Task directions:
In the listing below, find the line holding "body_shell();" and the line holding "points = [vertex.co". Write out those two lines and all lines between, exactly, and nothing more.

Dataset extract:

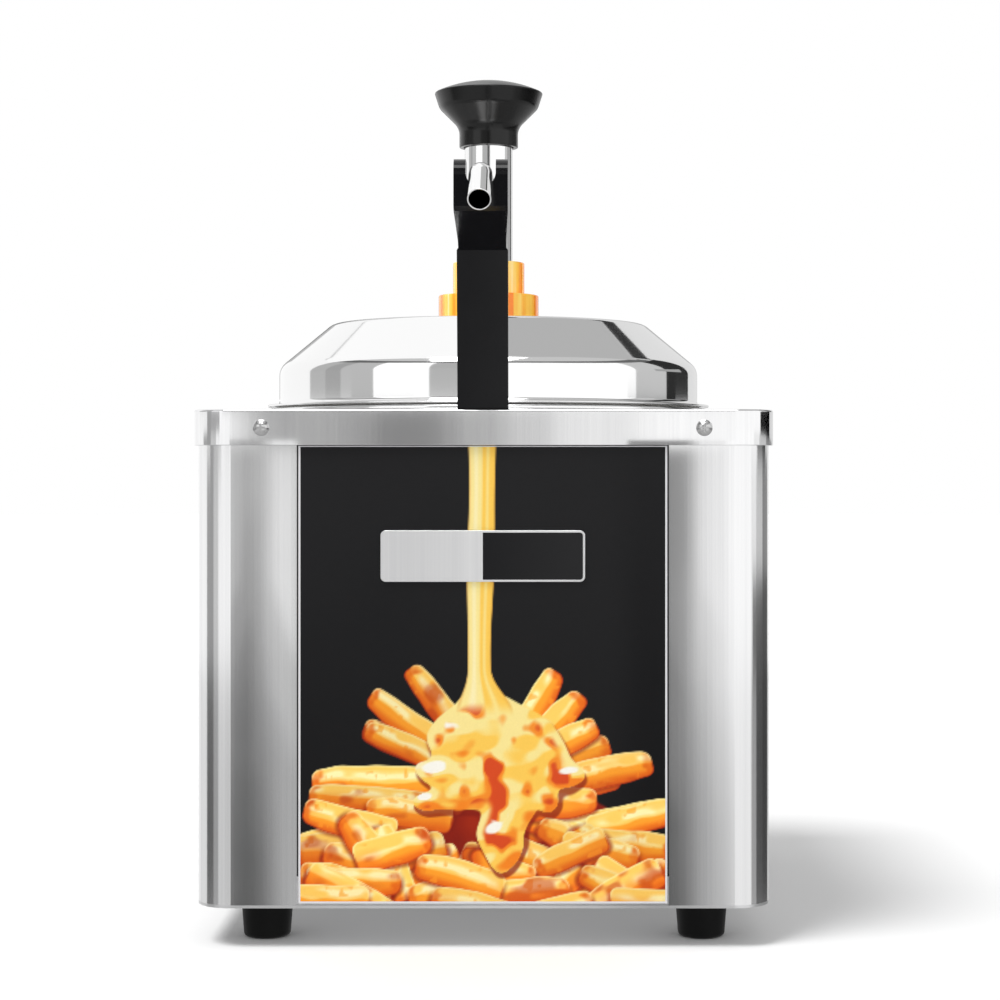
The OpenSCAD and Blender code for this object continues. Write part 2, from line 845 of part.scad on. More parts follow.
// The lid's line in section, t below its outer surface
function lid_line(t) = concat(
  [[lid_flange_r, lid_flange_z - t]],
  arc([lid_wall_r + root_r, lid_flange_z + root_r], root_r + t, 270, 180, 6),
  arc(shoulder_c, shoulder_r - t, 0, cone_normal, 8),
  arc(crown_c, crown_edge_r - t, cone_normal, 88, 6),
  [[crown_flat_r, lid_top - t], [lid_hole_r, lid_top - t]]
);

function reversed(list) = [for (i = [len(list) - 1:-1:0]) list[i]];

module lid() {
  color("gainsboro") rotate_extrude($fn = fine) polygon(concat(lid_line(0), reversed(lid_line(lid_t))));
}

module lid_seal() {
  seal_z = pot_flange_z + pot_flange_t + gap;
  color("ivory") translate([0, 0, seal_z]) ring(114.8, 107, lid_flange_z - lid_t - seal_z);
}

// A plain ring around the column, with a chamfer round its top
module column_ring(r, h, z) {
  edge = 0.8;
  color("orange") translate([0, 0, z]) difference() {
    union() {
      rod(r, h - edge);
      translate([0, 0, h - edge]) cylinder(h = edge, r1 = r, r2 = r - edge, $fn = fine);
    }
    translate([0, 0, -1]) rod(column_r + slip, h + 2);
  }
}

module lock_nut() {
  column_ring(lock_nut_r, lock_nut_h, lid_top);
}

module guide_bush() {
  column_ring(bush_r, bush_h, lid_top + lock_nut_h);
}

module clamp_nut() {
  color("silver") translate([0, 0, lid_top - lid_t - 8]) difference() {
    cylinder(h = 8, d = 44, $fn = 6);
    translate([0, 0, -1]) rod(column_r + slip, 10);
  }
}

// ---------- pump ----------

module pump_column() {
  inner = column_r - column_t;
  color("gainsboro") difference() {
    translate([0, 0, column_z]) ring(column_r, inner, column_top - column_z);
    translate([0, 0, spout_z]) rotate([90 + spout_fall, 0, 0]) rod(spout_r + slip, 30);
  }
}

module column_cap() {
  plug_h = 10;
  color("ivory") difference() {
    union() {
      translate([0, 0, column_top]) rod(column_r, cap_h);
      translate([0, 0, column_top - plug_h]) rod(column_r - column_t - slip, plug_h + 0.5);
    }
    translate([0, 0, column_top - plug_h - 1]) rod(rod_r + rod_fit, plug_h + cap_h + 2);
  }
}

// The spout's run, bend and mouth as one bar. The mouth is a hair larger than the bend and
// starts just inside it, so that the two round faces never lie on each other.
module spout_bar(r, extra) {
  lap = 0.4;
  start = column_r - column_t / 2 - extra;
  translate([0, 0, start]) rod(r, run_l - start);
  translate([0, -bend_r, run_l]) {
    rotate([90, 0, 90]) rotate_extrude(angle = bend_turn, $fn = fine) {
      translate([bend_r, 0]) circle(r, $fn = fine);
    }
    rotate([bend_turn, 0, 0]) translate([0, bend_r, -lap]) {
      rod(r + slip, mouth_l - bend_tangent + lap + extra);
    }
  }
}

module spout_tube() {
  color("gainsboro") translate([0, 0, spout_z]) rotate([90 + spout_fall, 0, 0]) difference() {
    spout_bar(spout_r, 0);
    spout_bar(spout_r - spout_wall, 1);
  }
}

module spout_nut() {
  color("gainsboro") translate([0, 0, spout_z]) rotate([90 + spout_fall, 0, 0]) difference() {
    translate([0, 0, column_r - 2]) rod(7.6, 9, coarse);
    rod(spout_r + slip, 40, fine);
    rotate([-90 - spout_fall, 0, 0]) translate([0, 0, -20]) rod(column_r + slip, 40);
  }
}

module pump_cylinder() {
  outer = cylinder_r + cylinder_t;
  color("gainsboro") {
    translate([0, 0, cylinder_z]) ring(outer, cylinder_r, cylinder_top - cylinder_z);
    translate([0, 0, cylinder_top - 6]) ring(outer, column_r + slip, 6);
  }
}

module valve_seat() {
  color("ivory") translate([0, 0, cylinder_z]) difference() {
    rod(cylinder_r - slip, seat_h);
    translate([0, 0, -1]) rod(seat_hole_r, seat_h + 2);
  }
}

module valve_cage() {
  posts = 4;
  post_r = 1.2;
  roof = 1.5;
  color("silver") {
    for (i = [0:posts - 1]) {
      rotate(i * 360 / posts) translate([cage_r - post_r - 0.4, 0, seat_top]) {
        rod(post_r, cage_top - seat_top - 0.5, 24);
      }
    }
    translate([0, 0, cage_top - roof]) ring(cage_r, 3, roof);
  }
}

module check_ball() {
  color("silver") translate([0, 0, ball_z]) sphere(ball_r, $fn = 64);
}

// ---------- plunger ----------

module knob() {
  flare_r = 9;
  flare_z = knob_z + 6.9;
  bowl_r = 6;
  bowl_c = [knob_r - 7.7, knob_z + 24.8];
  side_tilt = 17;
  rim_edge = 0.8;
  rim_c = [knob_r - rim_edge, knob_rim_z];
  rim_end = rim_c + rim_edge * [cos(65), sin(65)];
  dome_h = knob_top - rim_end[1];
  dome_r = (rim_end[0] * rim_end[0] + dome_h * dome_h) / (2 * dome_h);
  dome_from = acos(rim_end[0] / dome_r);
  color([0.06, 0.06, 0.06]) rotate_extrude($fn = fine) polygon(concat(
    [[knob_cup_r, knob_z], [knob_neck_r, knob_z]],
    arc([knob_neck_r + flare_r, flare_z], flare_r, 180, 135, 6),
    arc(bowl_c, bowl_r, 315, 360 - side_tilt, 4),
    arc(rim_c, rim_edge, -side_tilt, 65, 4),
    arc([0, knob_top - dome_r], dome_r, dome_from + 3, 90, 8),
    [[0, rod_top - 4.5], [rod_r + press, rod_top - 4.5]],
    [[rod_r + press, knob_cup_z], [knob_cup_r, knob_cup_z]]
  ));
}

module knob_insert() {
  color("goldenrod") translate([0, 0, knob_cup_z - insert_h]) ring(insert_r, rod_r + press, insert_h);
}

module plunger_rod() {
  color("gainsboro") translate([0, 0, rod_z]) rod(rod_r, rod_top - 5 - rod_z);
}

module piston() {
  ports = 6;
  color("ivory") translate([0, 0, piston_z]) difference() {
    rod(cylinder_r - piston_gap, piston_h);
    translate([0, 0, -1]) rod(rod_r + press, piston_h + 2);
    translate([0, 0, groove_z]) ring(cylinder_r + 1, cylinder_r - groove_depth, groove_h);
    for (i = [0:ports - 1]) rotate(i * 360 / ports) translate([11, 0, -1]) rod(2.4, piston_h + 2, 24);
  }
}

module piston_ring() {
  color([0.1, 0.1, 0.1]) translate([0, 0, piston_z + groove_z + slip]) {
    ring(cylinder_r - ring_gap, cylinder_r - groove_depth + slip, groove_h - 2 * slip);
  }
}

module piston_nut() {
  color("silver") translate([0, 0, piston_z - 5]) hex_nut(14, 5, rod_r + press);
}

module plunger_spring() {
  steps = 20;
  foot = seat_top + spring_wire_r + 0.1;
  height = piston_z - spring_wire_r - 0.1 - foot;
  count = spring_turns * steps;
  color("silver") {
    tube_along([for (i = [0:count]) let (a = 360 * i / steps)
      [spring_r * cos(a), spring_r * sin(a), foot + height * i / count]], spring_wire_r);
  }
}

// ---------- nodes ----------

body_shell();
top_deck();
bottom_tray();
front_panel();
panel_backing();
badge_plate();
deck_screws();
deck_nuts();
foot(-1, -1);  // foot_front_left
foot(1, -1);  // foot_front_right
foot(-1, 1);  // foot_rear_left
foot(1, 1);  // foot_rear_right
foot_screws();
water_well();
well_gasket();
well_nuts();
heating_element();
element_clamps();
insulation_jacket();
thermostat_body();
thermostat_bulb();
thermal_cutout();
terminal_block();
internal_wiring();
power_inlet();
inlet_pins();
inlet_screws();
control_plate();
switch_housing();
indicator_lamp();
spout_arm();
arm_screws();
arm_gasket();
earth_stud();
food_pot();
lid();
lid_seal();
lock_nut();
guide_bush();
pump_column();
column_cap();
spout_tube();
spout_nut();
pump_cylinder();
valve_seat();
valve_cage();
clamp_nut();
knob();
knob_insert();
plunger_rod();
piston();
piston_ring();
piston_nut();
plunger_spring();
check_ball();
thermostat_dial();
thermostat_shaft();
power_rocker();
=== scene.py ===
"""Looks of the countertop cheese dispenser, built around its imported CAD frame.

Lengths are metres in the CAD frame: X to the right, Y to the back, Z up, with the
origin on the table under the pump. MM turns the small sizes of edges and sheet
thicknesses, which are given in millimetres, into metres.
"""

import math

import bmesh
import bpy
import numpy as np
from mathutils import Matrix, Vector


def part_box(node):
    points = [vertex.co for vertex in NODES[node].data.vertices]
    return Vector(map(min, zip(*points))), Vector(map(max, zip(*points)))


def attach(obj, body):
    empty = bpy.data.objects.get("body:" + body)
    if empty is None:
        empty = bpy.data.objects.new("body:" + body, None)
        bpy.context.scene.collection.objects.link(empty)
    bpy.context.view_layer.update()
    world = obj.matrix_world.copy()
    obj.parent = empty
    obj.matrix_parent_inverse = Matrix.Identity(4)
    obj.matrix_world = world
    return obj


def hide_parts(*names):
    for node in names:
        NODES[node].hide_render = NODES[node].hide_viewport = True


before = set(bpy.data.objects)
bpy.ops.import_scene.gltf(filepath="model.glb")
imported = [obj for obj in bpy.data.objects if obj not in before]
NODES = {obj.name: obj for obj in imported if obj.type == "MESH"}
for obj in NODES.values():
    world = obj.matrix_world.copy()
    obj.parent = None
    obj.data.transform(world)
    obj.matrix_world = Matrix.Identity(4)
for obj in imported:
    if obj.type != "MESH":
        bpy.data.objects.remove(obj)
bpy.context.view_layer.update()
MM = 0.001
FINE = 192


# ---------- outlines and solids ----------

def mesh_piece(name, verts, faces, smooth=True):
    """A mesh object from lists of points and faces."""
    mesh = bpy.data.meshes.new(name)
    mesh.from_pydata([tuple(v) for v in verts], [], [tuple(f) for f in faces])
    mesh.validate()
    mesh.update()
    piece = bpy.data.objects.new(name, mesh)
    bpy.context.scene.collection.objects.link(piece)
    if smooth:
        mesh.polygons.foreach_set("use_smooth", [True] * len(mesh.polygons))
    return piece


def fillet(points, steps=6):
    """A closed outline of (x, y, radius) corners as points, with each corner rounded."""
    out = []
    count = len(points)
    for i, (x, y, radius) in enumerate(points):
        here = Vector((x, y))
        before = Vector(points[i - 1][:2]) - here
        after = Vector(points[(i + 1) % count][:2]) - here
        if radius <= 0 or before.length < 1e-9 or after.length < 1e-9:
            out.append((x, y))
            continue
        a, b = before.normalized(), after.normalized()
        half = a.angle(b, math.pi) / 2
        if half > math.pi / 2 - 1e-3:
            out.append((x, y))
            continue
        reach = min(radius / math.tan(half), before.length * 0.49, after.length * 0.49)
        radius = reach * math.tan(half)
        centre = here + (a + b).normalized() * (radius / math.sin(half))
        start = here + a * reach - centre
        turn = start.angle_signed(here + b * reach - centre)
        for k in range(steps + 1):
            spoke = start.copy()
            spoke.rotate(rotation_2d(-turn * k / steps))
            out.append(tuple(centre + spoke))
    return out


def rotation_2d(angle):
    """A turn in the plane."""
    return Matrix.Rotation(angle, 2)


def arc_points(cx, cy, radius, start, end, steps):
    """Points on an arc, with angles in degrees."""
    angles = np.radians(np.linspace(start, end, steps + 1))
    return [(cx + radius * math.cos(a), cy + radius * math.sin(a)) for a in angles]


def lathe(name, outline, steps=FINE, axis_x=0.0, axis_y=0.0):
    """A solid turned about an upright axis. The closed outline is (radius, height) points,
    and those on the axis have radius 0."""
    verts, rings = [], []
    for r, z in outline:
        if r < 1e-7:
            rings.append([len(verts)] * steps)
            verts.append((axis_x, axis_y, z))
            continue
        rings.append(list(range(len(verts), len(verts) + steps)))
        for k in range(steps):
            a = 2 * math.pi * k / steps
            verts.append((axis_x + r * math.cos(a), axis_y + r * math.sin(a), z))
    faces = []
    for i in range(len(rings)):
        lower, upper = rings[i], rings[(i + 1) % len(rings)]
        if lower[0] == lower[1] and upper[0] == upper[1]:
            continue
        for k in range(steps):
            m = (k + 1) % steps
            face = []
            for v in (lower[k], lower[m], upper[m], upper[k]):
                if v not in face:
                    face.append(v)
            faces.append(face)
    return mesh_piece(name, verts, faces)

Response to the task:
body_shell();
top_deck();
bottom_tray();
front_panel();
panel_backing();
badge_plate();
deck_screws();
deck_nuts();
foot(-1, -1);  // foot_front_left
foot(1, -1);  // foot_front_right
foot(-1, 1);  // foot_rear_left
foot(1, 1);  // foot_rear_right
foot_screws();
water_well();
well_gasket();
well_nuts();
heating_element();
element_clamps();
insulation_jacket();
thermostat_body();
thermostat_bulb();
thermal_cutout();
terminal_block();
internal_wiring();
power_inlet();
inlet_pins();
inlet_screws();
control_plate();
switch_housing();
indicator_lamp();
spout_arm();
arm_screws();
arm_gasket();
earth_stud();
food_pot();
lid();
lid_seal();
lock_nut();
guide_bush();
pump_column();
column_cap();
spout_tube();
spout_nut();
pump_cylinder();
valve_seat();
valve_cage();
clamp_nut();
knob();
knob_insert();
plunger_rod();
piston();
piston_ring();
piston_nut();
plunger_spring();
check_ball();
thermostat_dial();
thermostat_shaft();
power_rocker();
=== scene.py ===
"""Looks of the countertop cheese dispenser, built around its imported CAD frame.

Lengths are metres in the CAD frame: X to the right, Y to the back, Z up, with the
origin on the table under the pump. MM turns the small sizes of edges and sheet
thicknesses, which are given in millimetres, into metres.
"""

import math

import bmesh
import bpy
import numpy as np
from mathutils import Matrix, Vector


def part_box(node):
    points = [vertex.co for vertex in NODES[node].data.vertices]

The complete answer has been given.